How to move forward:
Take time to assess the current culture honestly. Identify cultural strengths that can act as levers for change, such as resilience, creativity, or customer focus. Also identify barriers, such as risk aversion or siloed thinking, and design interventions that gradually shift these norms in ways that support the vision. Culture work is long-term, but it is one of the highest-leverage investments organizations can make in sustaining change.
4. Treating Change as a One-Time Event
Many organizations approach transformation as a project with a launch date and a set of deliverables. While kickoff moments are important for signaling intent, real change happens over months and years, not days.

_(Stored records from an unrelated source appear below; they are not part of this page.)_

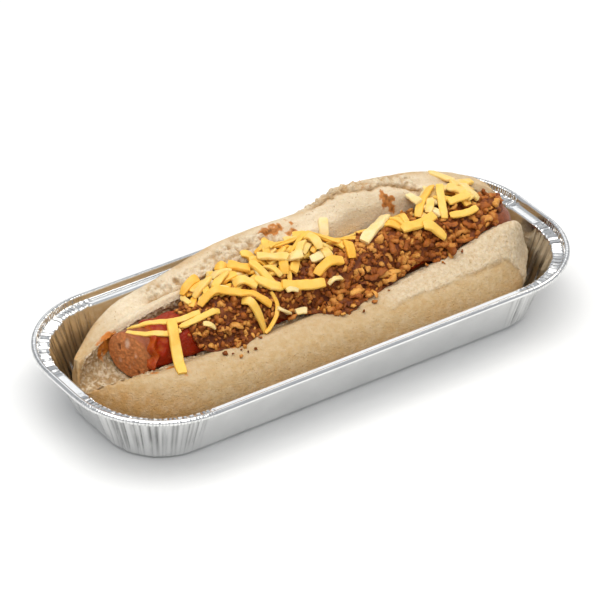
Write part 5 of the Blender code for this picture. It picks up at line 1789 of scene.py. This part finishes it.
def place_camera():
    turn, height, roll = (math.radians(a) for a in (CAMERA_TURN, CAMERA_HEIGHT, CAMERA_ROLL))
    back = Vector((math.sin(turn) * math.cos(height), -math.cos(turn) * math.cos(height), math.sin(height)))
    right = (-back).cross(Vector((0, 0, 1))).normalized()
    up = right.cross(-back)
    side = right * math.cos(roll) + up * math.sin(roll)
    head = -right * math.sin(roll) + up * math.cos(roll)
    optics = bpy.data.cameras.new("camera")
    optics.sensor_width = SENSOR
    optics.lens = CAMERA_LENS
    optics.clip_end = 10.0
    camera = bpy.data.objects.new("camera", optics)
    place = Vector(CAMERA_TARGET) + back * CAMERA_DISTANCE
    camera.matrix_world = Matrix.Translation(place) @ Matrix((side, head, back)).transposed().to_4x4()
    bpy.context.scene.collection.objects.link(camera)
    bpy.context.scene.camera = camera


class BuildStudio(bpy.types.Operator):
    """Set up the pale floor, the soft lights and the camera"""

    bl_idname = "traymeal.build_studio"
    bl_label = "Studio"

    def execute(self, context):
        look = settings("studio_settings")
        mesh = bpy.data.meshes.new("floor")
        corners = ((-1, -1), (1, -1), (1, 1), (-1, 1))
        points = [(x * FLOOR_REACH, y * FLOOR_REACH, FLOOR_LEVEL) for x, y in corners]
        mesh.from_pydata(points, [], [(0, 1, 2, 3)])
        material, _, shader = new_material("pale floor")
        shader.inputs["Base Color"].default_value = (*look.floor, 1.0)
        shader.inputs["Roughness"].default_value = 0.9
        mesh.materials.append(material)
        floor = bpy.data.objects.new("floor", mesh)
        context.scene.collection.objects.link(floor)
        world = bpy.data.worlds.new("studio air")
        world.use_nodes = True
        air = world.node_tree.nodes["Background"]
        air.inputs["Color"].default_value = (*look.air, 1.0)
        air.inputs["Strength"].default_value = look.air_strength
        context.scene.world = world
        for lamp in LAMPS:
            softbox(*lamp)
        place_camera()
        context.scene.view_settings.view_transform = "Standard"
        return {"FINISHED"}


SETTINGS = {
    "tray_settings": TraySettings,
    "bread_settings": BreadSettings,
    "sausage_settings": SausageSettings,
    "sauce_settings": SauceSettings,
    "onion_settings": OnionSettings,
    "cheese_settings": CheeseSettings,
    "studio_settings": StudioSettings,
}
OPERATORS = {
    BuildTray: "tray_settings",
    BuildBread: "bread_settings",
    BuildSausage: "sausage_settings",
    BuildSauce: "sauce_settings",
    BuildOnions: "onion_settings",
    BuildCheese: "cheese_settings",
    BuildStudio: "studio_settings",
}


class TrayMealPanel(bpy.types.Panel):
    """Sizes and colours of each piece, with the button that builds it"""

    bl_idname = "TRAYMEAL_PT_pieces"
    bl_label = "Tray meal"
    bl_space_type = "VIEW_3D"
    bl_region_type = "UI"
    bl_category = "Tray meal"

    def draw(self, context):
        for operator, group in OPERATORS.items():
            box = self.layout.box()
            box.operator(operator.bl_idname)
            for name in SETTINGS[group].__annotations__:
                box.prop(getattr(context.scene, group), name)


def register():
    for group in SETTINGS.values():
        bpy.utils.register_class(group)
    for name, group in SETTINGS.items():
        setattr(bpy.types.Scene, name, bpy.props.PointerProperty(type=group))
    for operator in OPERATORS:
        bpy.utils.register_class(operator)
    bpy.utils.register_class(TrayMealPanel)


def unregister():
    bpy.utils.unregister_class(TrayMealPanel)
    for operator in reversed(list(OPERATORS)):
        bpy.utils.unregister_class(operator)
    for name, group in reversed(list(SETTINGS.items())):
        delattr(bpy.types.Scene, name)
        bpy.utils.unregister_class(group)


def main():
    register()
    bpy.ops.traymeal.build_tray()
    bpy.ops.traymeal.build_bread()
    bpy.ops.traymeal.build_sausage()
    bpy.ops.traymeal.build_sauce()
    bpy.ops.traymeal.build_onions()
    bpy.ops.traymeal.build_cheese()
    bpy.ops.traymeal.build_studio()


if __name__ == "__main__":
    main()
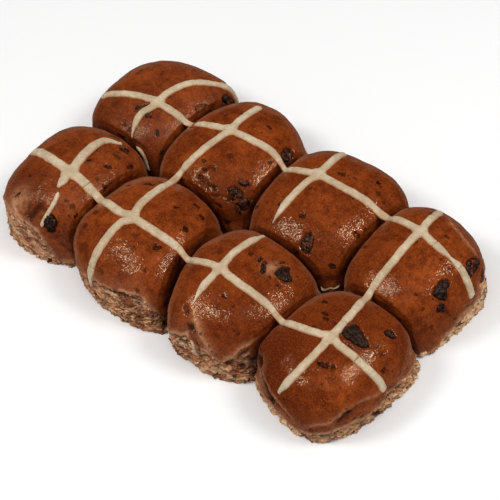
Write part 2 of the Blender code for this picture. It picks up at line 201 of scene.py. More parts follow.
# Baked-in bits of chocolate and pits in the crust: plan offset, length, width, turn in degrees, how
# deep the skin sinks there, and how dark it is.
SPOTS = {
    "front_1": (
        (17, 16, 5, 3.5, 30, 0.5, 0.95), (25, 5, 4.5, 4, 0, 0.4, 0.9), (6, 11, 4, 2.4, 60, 0.4, 0.8),
        (25, -22, 5, 3, -60, 0.4, 0.85), (16, -20, 4, 2, 40, 0.3, 0.5),
        (-16, -31, 5, 2.5, 70, 0.3, 0.7), (12, 35, 7, 5, 20, 1.0, 1.0), (14, 27, 6, 4, 0, 0.5, 0.5),
        (-8, -14, 5, 3.5, 0, 0.4, 0.4), (-1, 39, 6, 4.5, 0, 0.3, 0.95), (23, 29, 7, 3, 60, 0.8, 0.8),
        (2, 24, 3, 2, 0, 0.3, 0.5),
    ),
    "front_2": (
        (19, 31, 4.5, 3.5, 20, 0.4, 0.7), (27, 12, 5.5, 3.5, 20, 0.3, 0.8),
        (22, -9, 6, 4.5, 30, 0.5, 0.7), (34, -5, 5, 3, 60, 0.4, 0.6), (2, -37, 5, 4, 0, 0.2, 0.5),
        (-25, 17, 5, 3, 10, 0.6, 0.9), (-14, 24, 8, 3.5, 25, 0.9, 0.95), (-9, 30, 5, 3, 0, 0.5, 0.6),
        (13, 19, 3, 2.2, 0, 0.3, 0.95), (26, 27, 4.5, 3.4, 10, 0.4, 0.85),
        (8, -12, 4, 2.4, 0, 0.3, 0.4), (3, -20, 4, 2.4, 0, 0.3, 0.35),
    ),
    "front_3": (
        (16, 15, 9, 3, -56, 1.4, 0.95), (10, 18, 3.6, 2.6, 0, 0.8, 0.95),
        (14, 19, 3.4, 2.4, 40, 0.8, 0.8), (20.5, 26, 5, 2.6, 80, 0.5, 0.7),
        (23.5, 12, 3.4, 2.0, -30, 0.4, 0.6), (-14, 8, 7, 4, 30, 0.3, 0.4),
        (12, -14, 3.5, 2.6, 0, 0.3, 0.95), (-2, -16, 5, 3, 0, 0.2, 0.35), (24, -33, 5, 3, 0, 0.2, 0.4),
    ),
    "front_4": (
        (16, -1, 8, 5, -30, 0.4, 0.45), (10, -17, 8, 3.2, 15, 0.8, 1.0),
        (15, -15, 5, 3.6, 15, 0.4, 0.6), (32, -24, 7, 3.5, 20, 0.7, 0.9),
        (-19, 18, 5.5, 3, 0, 0.4, 0.8), (-12, 10.5, 5, 3, 0, 0.4, 0.7), (-9, 7.5, 4, 3, 0, 0.3, 0.7),
        (28, 12, 6, 3.5, 60, 0.3, 0.5), (33, 6, 5, 3, 70, 0.4, 0.6), (20, -22, 9, 6, 0, 0.3, 0.35),
        (5, -3, 5, 3, 0, 0.2, 0.5), (-18, -6, 6, 4, 0, 0.2, 0.35), (-12, -42.3, 6.5, 9, 0, 1.0, 0.95),
        (-24.5, -33, 6, 6, 0, 0.8, 0.9),
    ),
    "back_1": (
        (-2, -38, 5.5, 4, 0, 0.4, 0.9), (-2, -16, 9, 3.5, 50, 0.9, 0.95), (6, -18, 5, 3.6, 0, 0.6, 0.9),
        (18, -23, 4.5, 3.4, 0, 0.4, 0.85), (25, -28, 4.5, 3.6, 0, 0.4, 0.7),
        (-26, 6, 4, 2.4, 0, 0.3, 0.7), (8, -41, 7, 3.5, 0, 0.8, 0.85), (-4, -30, 3, 2, 0, 0.3, 0.6),
        (4, 10, 5, 4, 0, 0.2, 0.35), (20, 6, 4, 3, 0, 0.2, 0.4), (26, 14, 6, 4, 0, 0.3, 0.4),
    ),
    "back_2": (
        (31, -22, 6.5, 4, 30, 1.3, 1.0), (35, -28, 5, 3.5, 0, 1.2, 1.0),
        (35, -33, 4.5, 3.5, 0, 1.2, 1.0), (38, -27, 4, 3, 0, 1.0, 0.95),
        (38, -30, 3.5, 2.6, 0, 1.0, 0.95), (30, -34, 5, 3, 20, 1.2, 0.95),
        (7, -35, 4.5, 3, 0, 1.2, 0.95), (2, -26, 3.5, 2.6, 0, 0.8, 0.9), (18, -35, 5, 3, 0, 0.8, 0.8),
        (25, -40, 5, 3, 0, 1.0, 0.9), (29, -41, 5, 3.5, 0, 0.6, 0.85), (-1, -7, 4, 2, 40, 0.3, 0.8),
        (-26, -8, 3, 2.2, 0, 0.3, 0.8), (16, 19, 4, 2.6, 0, 0.3, 0.8), (33, 0, 4, 2.4, 60, 0.3, 0.6),
        (24, 4, 5, 3, 0, 0.2, 0.4), (6, -30, 4, 2.6, 0, 0.5, 0.8),
    ),
    "back_3": (
        (6, -25, 5.5, 3.6, 40, 0.4, 0.75), (37, -14, 5, 4, 30, 0.5, 0.8),
        (35, -35, 5.5, 4, 20, 0.6, 0.9), (22, 21, 5, 2.6, -30, 0.4, 0.85), (13, -45, 5, 4, 0, 0.6, 0.9),
        (-27, -31, 4.5, 3, 0, 0.4, 0.9), (5, 12, 7, 4.5, 20, 0.5, 0.65), (12, 14, 4, 3, 0, 0.3, 0.5),
        (-3, -8, 3.5, 2.4, 0, 0.3, 0.6), (-12, -26, 4, 3, 0, 0.3, 0.7), (16, -14, 3, 2, 0, 0.3, 0.5),
        (38, -8, 3, 2.4, 0, 0.3, 0.6),
    ),
    "back_4": (
        (35, -25, 7, 4.6, 70, 0.5, 0.95), (36, 3, 6, 3, 75, 0.5, 0.8), (34, -32, 5, 4.5, 0, 0.5, 0.55),
        (-24, -20, 3.4, 2.6, 0, 0.3, 0.8), (14, 12, 4, 2.6, 0, 0.3, 0.6), (38, 17, 6, 4, 60, 0.5, 0.7),
        (22, -30, 3, 2, 0, 0.3, 0.6), (6, 26, 3, 2, 0, 0.3, 0.6),
    ),
}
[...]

Without sustained reinforcement, even the most promising initiatives lose momentum. When leaders move too quickly or assume that change will “stick” after a single rollout, they miss the opportunity to nurture lasting shifts in mindset and behavior.
How to move forward:
View change as a continuous journey, not a one-time event. Maintain consistent communication that highlights progress, recognizes milestones, and reinforces the link between daily actions and the larger strategic vision. Celebrate early adopters, tell stories about impact, make change visible, rewarding, and woven into the fabric of how the organization operates.
Vision Becomes Reality Through People
Bridging the gap between vision and outcomes is a matter of design. Organizations that succeed at change invest as much energy into enabling people as they do into defining strategy. They create conditions for belief, action, and lasting success.
Change is sustained through belief, relevance, and trust. When people understand the path forward, believe in the destination, and feel empowered to contribute, they carry the organization toward its goals. Leaders who invest in organizational change build stronger alignment, accelerate momentum, and create cultures ready to navigate complexity and innovation.
In today’s landscape, where AI and rapid transformation reshape how work happens, building change capability is a leadership imperative.
Vision defines the course; organizational change builds the bridge, and people drive the organization forward.